Raw data ▸
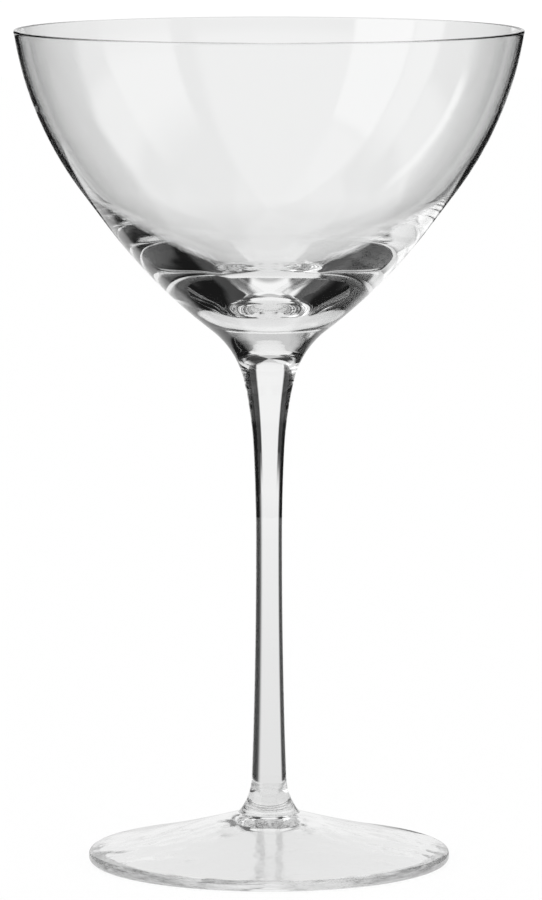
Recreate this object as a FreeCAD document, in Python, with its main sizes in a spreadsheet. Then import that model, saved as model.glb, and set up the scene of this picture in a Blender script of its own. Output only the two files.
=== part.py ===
import FreeCAD, Part
import math
import os
import Sketcher

# A martini glass of clear glass, standing on its foot, +Z up and the origin in
# the middle of the foot's underside. It is three gathers of glass: the bowl,
# the stem and the foot. Each is one turned body; the bowl is fused to the top
# of the stem and the stem to the boss in the middle of the foot.
# Sizes are in millimetres and degrees. Levels in a body are measured from the
# body's own lowest face.

SIZES = (
    # foot
    ("foot_radius", "41", "outside radius of the foot"),
    ("foot_edge", "2.4", "thickness of the foot at its edge"),
    ("foot_edge_round", "1.1", "round of the edge, above and below"),
    ("foot_top_radius", "420", "hollow sweep of the foot's top, seen in section"),
    ("boss_radius", "7", "flat face in the middle that carries the stem"),
    ("boss_level", "11", "height of that face above the table"),
    ("ring_radius", "37.5", "inside radius of the flat ring the foot rests on"),
    ("dome_round", "52.5", "round of the underside's middle"),
    # stem
    ("stem_length", "103", "from the foot's boss to the bowl"),
    ("waist_radius", "2.97", "thinnest place of the stem"),
    ("waist_level", "62.9", "height of that place"),
    ("shank_sweep", "1560", "slow widening below the waist"),
    ("root_level", "8", "where the stem starts to flare towards the foot"),
    ("neck_sweep", "400", "slow widening above the waist"),
    ("neck_blend", "92", "faster widening between the sweep and the neck"),
    ("neck_round", "20.2", "round of the neck, shared by stem and bowl"),
    ("neck_centre_radius", "25.35", "distance of its centre from the axis"),
    ("neck_centre_drop", "8.79", "depth of its centre below the bowl's joint"),
    # bowl, outside
    ("rim_radius", "57.5", "outside radius at the rim"),
    ("bowl_height", "75", "from the joint to the top of the rim"),
    ("rim_wall", "1", "thickness of the wall at the rim"),
    ("lip_round", "0.45", "round of the rim, inside and outside"),
    ("upper_round", "80.5", "outside of the wall above the shoulder"),
    ("shoulder_level", "38.55", "where the round wall turns into the straight flank"),
    ("flank_angle", "53", "rise of the flank, from level"),
    ("belly_round", "124.5", "outside of the bowl between flank and neck"),
    # bowl, inside
    ("thin_level", "57", "below this level the wall gets thicker"),
    ("floor_round", "28", "round of the floor of the cavity"),
    ("floor_level", "13.5", "lowest point of the cavity"),
)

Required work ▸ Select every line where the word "import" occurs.

Exercise response ▸
Recreate this object as a FreeCAD document, in Python, with its main sizes in a spreadsheet. Then import that model, saved as model.glb, and set up the scene of this picture in a Blender script of its own. Output only the two files.
import FreeCAD, Part
import math
import os
import Sketcher